PROBLEM STATEMENT: Copy nothing but the lines below running from the line containing "stand.location = (*PLAN_SHIFT, 0.0)" through the line containing "imported = [obj", both end lines included.
┌─ SOURCE DATA
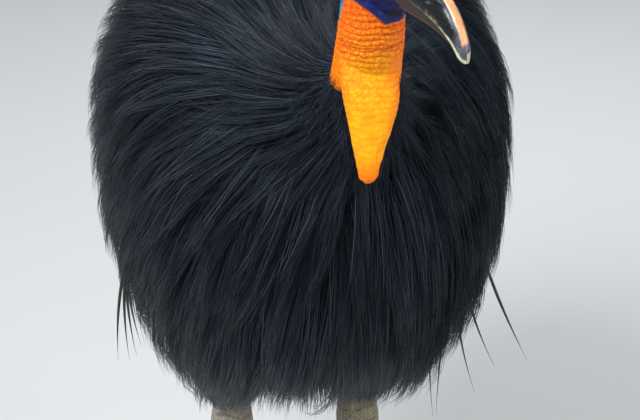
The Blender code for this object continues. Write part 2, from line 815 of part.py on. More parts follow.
def casque_solid(name, home, finish, grow=0.0):
    """A tall helmet: teardrop sections, narrow in front and broad behind, leaning back to a blunt crest."""
    rings = []
    angle = np.arange(14) * 2 * math.pi / 14
    along = np.cos(angle)
    taper = 1.0 - CASQUE_FRONT_NARROWING * (along + 1) / 2
    for k in range(CASQUE_LEVELS):
        share = k / (CASQUE_LEVELS - 1)
        lift = math.sin(share * math.pi / 2) ** 0.9
        height = CASQUE_BASE + (CASQUE_HEIGHT - CASQUE_BASE) * lift - grow * (k == 0)
        rise = height / CASQUE_HEIGHT
        front = CASQUE_FRONT - CASQUE_FRONT_LEAN * rise**2.1 + grow
        rear = CASQUE_REAR + CASQUE_REAR_LEAN * rise**2.2 - grow
        foot = CASQUE_FOOT_WIDTH * (1 - rise) ** 0.8
        half_width = foot + CASQUE_BLADE_WIDTH * (1 - share**4) + CASQUE_CREST_WIDTH + grow
        middle, half_length = (front + rear) / 2, (front - rear) / 2
        if k == CASQUE_LEVELS - 1:
            half_length, half_width = CREST_HALF_LENGTH, CREST_HALF_WIDTH
        places = zip(middle + along * half_length, np.sin(angle) * half_width * taper)
        rings.append([head_place(ahead, left, height) for ahead, left in places])
    return loft(name, rings, home, finish)


def build_casque(parts, cutters, finish):
    casque = casque_solid("casque", parts, finish)
    bed = skull("casque_bed", cutters, finish, GAP)
    combine(casque, "DIFFERENCE", [bed])
    return casque


def bill_width(share):
    """Half width of the upper bill from the gape (0) to the tip (1)."""
    return BILL_WIDENING * (1 - share) ** 0.7 + BILL_TIP_HALF_WIDTH


def bill_top(share):
    """Height of the upper bill's ridge, which slopes gently and then hooks down."""
    return BILL_TOP - BILL_SLOPE * share - BILL_HOOK * share**5


def mouth_line(ahead):
    """Height where the two halves of the bill meet: level at first, then drooping to the tip."""
    share = (ahead - GAPE) / (BILL_TIP - GAPE)
    return MOUTH_HEIGHT + MOUTH_RISE * share - MOUTH_DROOP * share**5


def half_bill(name, count, reach, outline, breadth, far_of, gap, home, finish):
    """One half of the bill: the outline carried from the mouth line to the far side along its reach.

    The last stretch closes in as a quarter of an ellipse, about a level near the mouth line.
    """
    rings = []
    for k in range(count):
        share = 1 - (1 - k / (count - 1)) ** 1.35
        ahead = GAPE + reach * share
        mouth, far = mouth_line(ahead) - gap, far_of(share)
        past = min(max(share - 1 + BILL_ROUNDING, 0) / BILL_ROUNDING, 0.998)
        closing = math.sqrt(1 - past**2)
        half_width = bill_width(share) * breadth * closing
        middle = BLUNT_LEVEL * far + (1 - BLUNT_LEVEL) * mouth
        rings.append(
            [
                head_place(ahead, w * half_width, middle + (mouth + h * (far - mouth) - middle) * closing)
                for w, h in outline
            ]
        )
    return loft(name, rings, home, finish)


def build_upper_bill(parts, cutters, finish):
    reach = BILL_TIP - GAPE
    bill = half_bill(
        "upper_bill", 13, reach, UPPER_BILL_OUTLINE, 1.0, bill_top, 0.0, parts, finish
    )
    cuts = [
        skull("bill_bed", cutters, finish, GAP),
        casque_solid("casque_seat", cutters, finish, 2 * GAP),
    ]
    ahead, left, up = NOSTRIL_PLACE
    for side in (-1, 1):
        place = (ahead, side * left, up)
        cuts.append(head_ball(f"nostril_{side}", place, NOSTRIL_SIZE, cutters, finish, 12, 6))
    combine(bill, "DIFFERENCE", cuts)
    return bill


def build_lower_bill(parts, cutters, finish):
    reach = BILL_TIP - LOWER_BILL_SHORTER - GAPE

    def keel(share):
        """Height of the lower bill's under side, which rises to the chin."""
        depth = LOWER_BILL_EDGE + LOWER_BILL_DEPTH * (1 - share) ** 0.65
        chin = CHIN_DEPTH + (1 - CHIN_DEPTH) * min(share / CHIN_SHARE, 1)
        return mouth_line(GAPE + reach * share) - depth * chin

    bill = half_bill(
        "lower_bill", 11, reach, LOWER_BILL_OUTLINE, LOWER_BILL_NARROWER, keel, 2 * GAP, parts, finish
    )
    combine(bill, "DIFFERENCE", [skull("jaw_bed", cutters, finish, GAP)])
    return bill


def mirrored(points, side):
    """The left side's places, or their mirror images for the right side."""
    return np.asarray(points, float) * np.array([side, 1.0, 1.0])


def thigh_rings(side, grow=0.0):
    path = smooth_path(mirrored((THIGH_TOP, KNEE_SIDE, HOCK), side), 8)
    radii = smooth_values(THIGH_RADII, 8) + grow
    path[0, 2] += grow
    return tube_rings(path, radii, 12)


def thigh_locks(side, home, finish):
    """Two staggered rows of locks that lie down the thigh."""
    axis = smooth_path(mirrored((THIGH_TOP, KNEE_SIDE, HOCK), side), AXIS_PLACES)
    radii = smooth_values(THIGH_RADII, AXIS_PLACES)
    _, ring_side, ring_upper = frames_along(axis)
    first, step, length, last = THIGH_LOCK_PLACES
    locks = []
    for k in range(THIGH_LOCKS):
        row = k % 2
        place = first + step * row
        half, end = place + 6, min(place + length, last)
        angle = 2 * math.pi * (k + 0.5) / THIGH_LOCKS
        around = math.cos(angle) * ring_side[place] + math.sin(angle) * ring_upper[place]
        root = axis[place] + around * (radii[place] - THIGH_LOCK_DEPTH)
        bend = axis[half] + around * (radii[half] + THIGH_LOCK_BEND)
        tip = axis[end] + around * (radii[end] + THIGH_LOCK_LIFT)
        path = bent_path(root, bend, tip)
        outward = np.tile(around, (LOCK_PLACES, 1))
        name, width = f"thigh_lock_{k}", THIGH_LOCK_WIDTHS[row]
        locks.append(lock_solid(name, path, outward, width, THIGH_LOCK_THICKNESS, home, finish))
    return locks


def build_thigh(name, side, parts, cutters, finish):
    thigh = loft(name, thigh_rings(side), parts, finish)
    combine(thigh, "UNION", thigh_locks(side, cutters, finish), "MANIFOLD")
    hock = loft("hock_bed", shank_rings(side, GAP), cutters, finish)
    combine(thigh, "DIFFERENCE", [hock], "MANIFOLD")
    return thigh


def shank_rings(side, grow=0.0):
    """Hock and bare shank, with broad plates down the front."""
    count = 2 * SHANK_SCUTES + 5
    path = smooth_path(mirrored((HOCK, SHANK_MIDDLE, ANKLE), side), count)
    radii = smooth_values(SHANK_RADII, count) + grow
    path[0, 2] += grow
    path[-1, 2] -= grow

    def plates(angle, k):
        front = np.clip(1.6 * np.sin(angle), 0, 1)
        return SCUTE_RISE * front * (k % 2) * (4 < k < count - 2)

    return tube_rings(path, radii, 10, shape=plates)


def toe_path(side, turn, length):
    ahead = np.array([math.sin(turn) * side, -math.cos(turn), 0.0])
    start = mirrored(ANKLE, side) * np.array([1, 1, 0]) + ahead * TOE_START
    return [start + ahead * length * k / 3 + np.array([0, 0, h]) for k, h in enumerate(TOE_HEIGHTS)]


def build_foot(name, side, parts, cutters, finish):
    pad_place = mirrored(ANKLE, side) * np.array([1, 1, 0])

    def pad_surface(points):
        return pad_place + points * np.array(PAD_REACH) + np.array(PAD_SHIFT)

    foot = moulded_ball(name, pad_surface, parts, finish, 12, 9)
    toes = []
    for toe, (turn, length, half_width, _) in TOES.items():
        count = 2 * TOE_SCUTES + 1
        path = smooth_path(toe_path(side, turn, length), count)
        half_widths = np.linspace(*TOE_TAPER, count) * half_width
        _, across, upper = frames_along(path)
        angle = np.arange(8) * 2 * math.pi / 8
        rings = []
        for k in range(count):
            on_top = np.sin(angle) * upper[k][2] > 0
            plate = np.where(on_top, 1 + TOE_PLATE * (k % 2), 1)
            tall = (path[k][2] + TOE_BELOW_FLOOR) * plate * np.sin(angle)
            wide = half_widths[k] * np.cos(angle)
            rings.append(path[k] + wide[:, None] * across[k] + tall[:, None] * upper[k])
        toes.append(loft(f"toe_{toe}", rings, cutters, finish))
    combine(foot, "UNION", toes)
    floor = half_space("floor_cutter", Vector((0, 0, 0)), -math.pi / 2, cutters, finish)
    socket = loft("ankle_bed", shank_rings(side, GAP), cutters, finish)
    beds = [claw_solid("claw_bed", toe, side, cutters, finish, GAP) for toe in TOES]
    combine(foot, "DIFFERENCE", [floor, socket] + beds)
    return foot


def claw_solid(name, toe, side, home, finish, grow=0.0):
    """A tapering claw set into the end of its toe: long and straight on the inner toe."""
    turn, length, _, claw = TOES[toe]
    ahead = np.array([math.sin(turn) * side, -math.cos(turn), 0.0])
    start = mirrored(ANKLE, side) * np.array([1, 1, 0]) + ahead * length
    arch = INNER_CLAW_ARCH if toe == "inner" else CLAW_ARCH
    share = np.linspace(0, 1, 6)
    drop = CLAW_TIP_DROP + arch * math.sin(CLAW_BEND)
    rise = CLAW_START_HEIGHT + arch * np.sin(share * CLAW_BEND) - drop * share**1.5
    path = start + ahead * claw * share[:, None] + np.array([0, 0, 1]) * rise[:, None]
    path[0] -= ahead * grow
    radii = CLAW_RADIUS * (1 - share) ** 0.8 + CLAW_POINT + grow
    return curve_solid(name, path, radii, home, finish, 1)


def quill_paths(side, tips):
    """Shafts fanned from the arm, running inside the coat and free below it."""
    arm = smooth_path(mirrored(WING_ARM, side), 21)
    paths = []
    for k, tip in enumerate(tips):
        root = arm[20 - 4 * (len(tips) - 1 - k)]
        end = mirrored(tip[:3], side)
        share = np.linspace(0, 1, 8)[:, None]
        bulge = np.array([side * tip[3], QUILL_BOW, 0.0])
        paths.append(root * (1 - share) + end * share + bulge * 4 * share * (1 - share))
    return paths


def wing_pieces(name, side, tips, home, finish, grow=0.0):
    arm = smooth_path(mirrored(WING_ARM, side), 6)
    swell = 0.5 + 0.5 * np.sin(np.linspace(WING_ARM_TAPER, math.pi - WING_ARM_TAPER, 6))
    pieces = [curve_solid(name, arm, WING_ARM_RADIUS * swell + grow, home, finish, 1)]
    for k, path in enumerate(quill_paths(side, tips)):
        radii = QUILL_RADIUS * np.linspace(*QUILL_TAPER, len(path)) + grow
        pieces.append(curve_solid(f"{name}_quill_{k}", path, radii, home, finish, 0))
    return pieces


def build_wing(name, side, tips, parts, cutters, finish):
    pieces = wing_pieces(name, side, tips, cutters, finish)
    wing = pieces[0]
    cutters.objects.unlink(wing)
    parts.objects.link(wing)
    combine(wing, "UNION", pieces[1:])
    return wing


def main():
    clear_scene()
    parts = new_collection("cassowary")
    cutters = new_collection("cutters", visible=False)
    finishes = {name: new_finish(name) for name in FINISHES}
    plumage = finishes["plumage"]
    torso = build_torso(parts, cutters, plumage)
    beds = []
    sides = (("left", 1, LEFT_QUILL_TIPS), ("right", -1, RIGHT_QUILL_TIPS))
    for side_name, side, tips in sides:
        build_wing(f"wing_{side_name}", side, tips, parts, cutters, finishes["quill"])
        build_thigh(f"thigh_{side_name}", side, parts, cutters, plumage)
        loft(f"shank_{side_name}", shank_rings(side), parts, finishes["leg_scales"])
        build_foot(f"foot_{side_name}", side, parts, cutters, finishes["leg_scales"])
        for toe in TOES:
            claw_solid(f"claw_{toe}_{side_name}", toe, side, parts, finishes["claw_horn"])
        beds += wing_pieces(f"wing_bed_{side_name}", side, tips, cutters, plumage, 3 * GAP)
        beds.append(loft(f"thigh_bed_{side_name}", thigh_rings(side, GAP), cutters, plumage))
        room = thigh_rings(side, THIGH_COAT)[THIGH_COAT_START:]
        beds.append(loft(f"thigh_room_{side_name}", room, cutters, plumage))
    beds.append(loft("neck_seat", neck_rings(GAP + NECK_FOLD_DEPTH), cutters, plumage))
    combine(torso, "DIFFERENCE", beds, "MANIFOLD")
    part_tail(torso, parts, cutters, plumage)
    build_neck(parts, cutters, finishes["orange_skin"])
    build_wattle(parts, cutters, finishes["orange_skin"])
    build_head(parts, cutters, finishes)
    build_eyes(parts, finishes["eye"])
    build_casque(parts, cutters, finishes["casque_horn"])
    build_upper_bill(parts, cutters, finishes["bill_horn"])
    build_lower_bill(parts, cutters, finishes["bill_horn"])
    stand = bpy.data.objects.new("stance", None)
    stand.location = (*PLAN_SHIFT, 0.0)
    parts.objects.link(stand)
    for obj in parts.objects:
        if obj.type == "MESH":
            obj.parent = stand
            smooth_shading(obj)


main()
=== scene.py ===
"""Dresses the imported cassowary: one skin, plumage of fine strands, horn, eyes, claws and a plain studio.

Metres, +Z up. The bird faces -Y and its left side is at +X.
"""

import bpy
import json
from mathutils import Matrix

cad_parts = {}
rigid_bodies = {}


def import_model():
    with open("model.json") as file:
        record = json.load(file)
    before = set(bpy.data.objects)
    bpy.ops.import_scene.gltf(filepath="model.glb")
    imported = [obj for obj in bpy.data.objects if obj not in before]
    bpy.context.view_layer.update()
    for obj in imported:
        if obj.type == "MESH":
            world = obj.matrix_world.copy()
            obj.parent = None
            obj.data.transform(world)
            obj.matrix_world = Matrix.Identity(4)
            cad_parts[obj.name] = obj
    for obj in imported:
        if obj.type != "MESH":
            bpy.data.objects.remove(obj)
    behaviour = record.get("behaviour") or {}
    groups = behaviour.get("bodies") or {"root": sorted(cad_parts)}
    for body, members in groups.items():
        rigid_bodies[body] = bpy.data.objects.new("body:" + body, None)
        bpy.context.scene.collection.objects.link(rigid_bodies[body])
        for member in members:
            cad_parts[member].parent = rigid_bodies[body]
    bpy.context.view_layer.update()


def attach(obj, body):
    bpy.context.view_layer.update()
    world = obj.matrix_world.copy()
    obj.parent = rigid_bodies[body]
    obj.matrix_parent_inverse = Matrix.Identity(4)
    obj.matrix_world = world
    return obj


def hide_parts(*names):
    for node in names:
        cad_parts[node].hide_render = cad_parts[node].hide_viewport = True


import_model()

import json
import math

import bpy
import numpy as np
from bpy.props import FloatProperty, FloatVectorProperty, IntProperty, PointerProperty
from mathutils import Vector

bl_info = {
    "name": "Cassowary",
    "version": (1, 0, 0),
    "blender": (4, 5, 0),
    "location": "3D View > Sidebar > Cassowary",
    "description": "Skin, plumage, horn, eyes and claws of a life-size standing cassowary",
    "category": "Add Mesh",
}

BODY = "root"
SEED = 23

# The solids are moved by this much in plan, so that the middle of their box is the origin.
PLAN_SHIFT = np.array([-0.006, 0.030, 0.0])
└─
ANSWER:
    stand.location = (*PLAN_SHIFT, 0.0)
    parts.objects.link(stand)
    for obj in parts.objects:
        if obj.type == "MESH":
            obj.parent = stand
            smooth_shading(obj)


main()
=== scene.py ===
"""Dresses the imported cassowary: one skin, plumage of fine strands, horn, eyes, claws and a plain studio.

Metres, +Z up. The bird faces -Y and its left side is at +X.
"""

import bpy
import json
from mathutils import Matrix

cad_parts = {}
rigid_bodies = {}


def import_model():
    with open("model.json") as file:
        record = json.load(file)
    before = set(bpy.data.objects)
    bpy.ops.import_scene.gltf(filepath="model.glb")
    imported = [obj for obj in bpy.data.objects if obj not in before]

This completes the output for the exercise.